Title: Re: regex (regular expressions) - open discussion topic
Post by: minor_glitch on November 18, 2017, 10:05:27 PM

Quote from: theta_wave on November 15, 2017, 05:45:53 AM

I don't think the solution requires regex. A virtualtag (http://musicbee.wikia.com/wiki/Define_New_Tags#Custom_Virtual_Tags) should work though.

The virtualtag (say "Album artist tag check") formula should look something like this: $If("<Album Artist>"="<Artist>",,blahblah)

Basically, if <Album Artist> equals <Artist>, then the virtualtag will have no value. Then create a filter or autoplaylist. For the latter, select the virtualtag you just made and select "has a value".

Thanks! $If(<Album Artist>=<Artist>,Y,N) seems to have worked!

Title: Re: regex (regular expressions) - open discussion topic
Post by: Mayibongwe on July 08, 2023, 10:18:56 AM

I might need this for future reference:
https://getmusicbee.com/forum/index.php?topic=39538.0

-------------

@hiccup, would you consider linking the topic below somewhere in your start-post?
https://getmusicbee.com/forum/index.php?topic=38817.0

I've always found this thread of yours to be easily locatable compared to other regex topics.
So if there's a chance that most people are landing here than elsewhere, I'm sure they'd appreciate knowing about the existence of karbock's thread above.

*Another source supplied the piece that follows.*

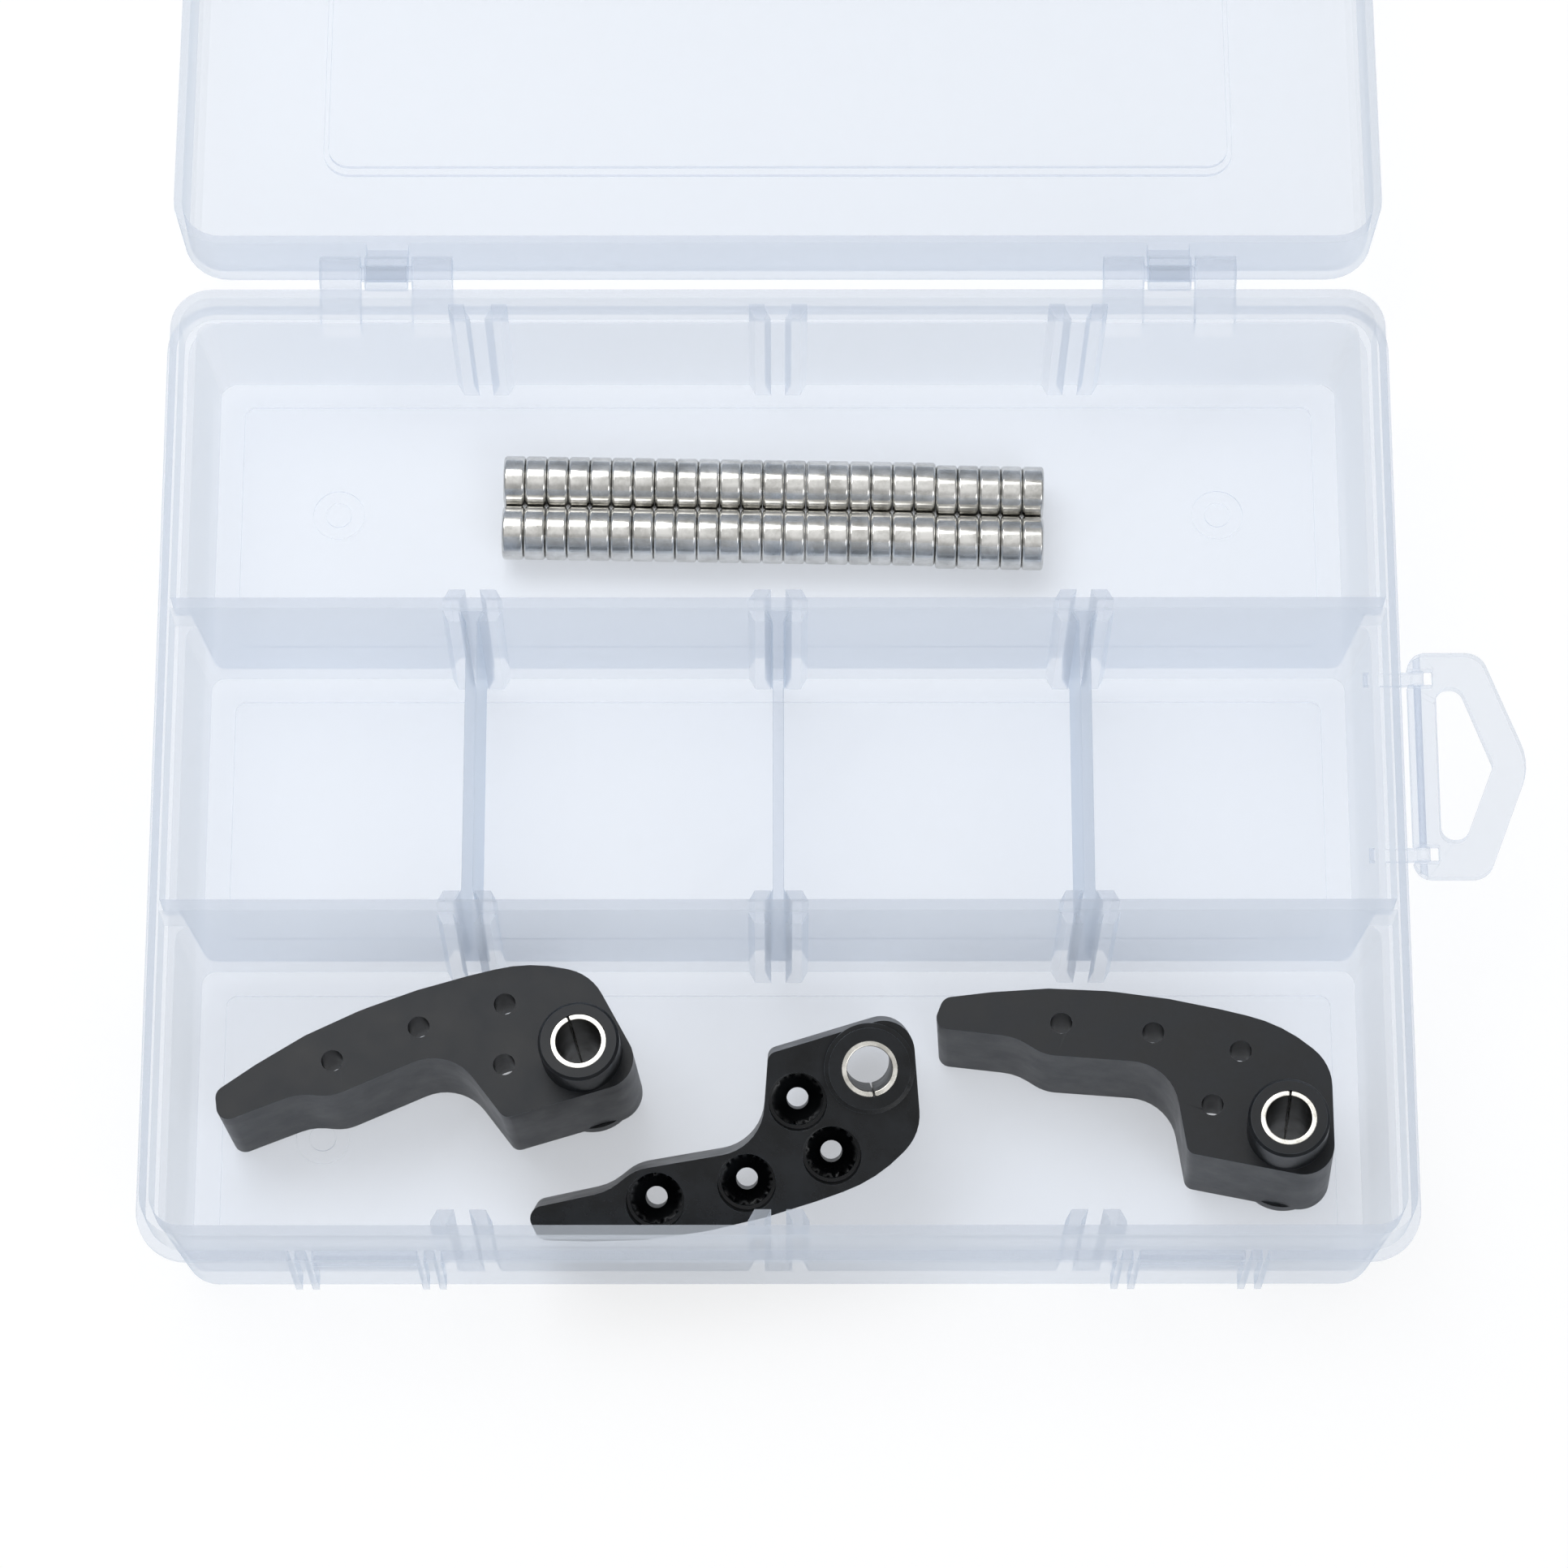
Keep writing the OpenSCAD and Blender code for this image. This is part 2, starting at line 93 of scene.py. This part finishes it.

Title: Re: regex (regular expressions) - open discussion topic
Post by: hiccup on July 08, 2023, 11:06:14 AM

Quote from: Mayibongwe on July 08, 2023, 10:18:56 AM

@hiccup, would you consider linking the topic below somewhere in your start-post?
https://getmusicbee.com/forum/index.php?topic=38817.0

Good idea, it should have been there already ages ago. Done.

B.T.W.
A while back I played around with creating a custom Google search page that limits itself to searching the MusicBee forum.
I also added some 'keyword magic' that puts the most relevant page(s) at the top.

This is the link:
https://cse.google.com/cse?cx=426af386625354430
If you enter 'regex' as search query, both this topic and karbock's should be at the top.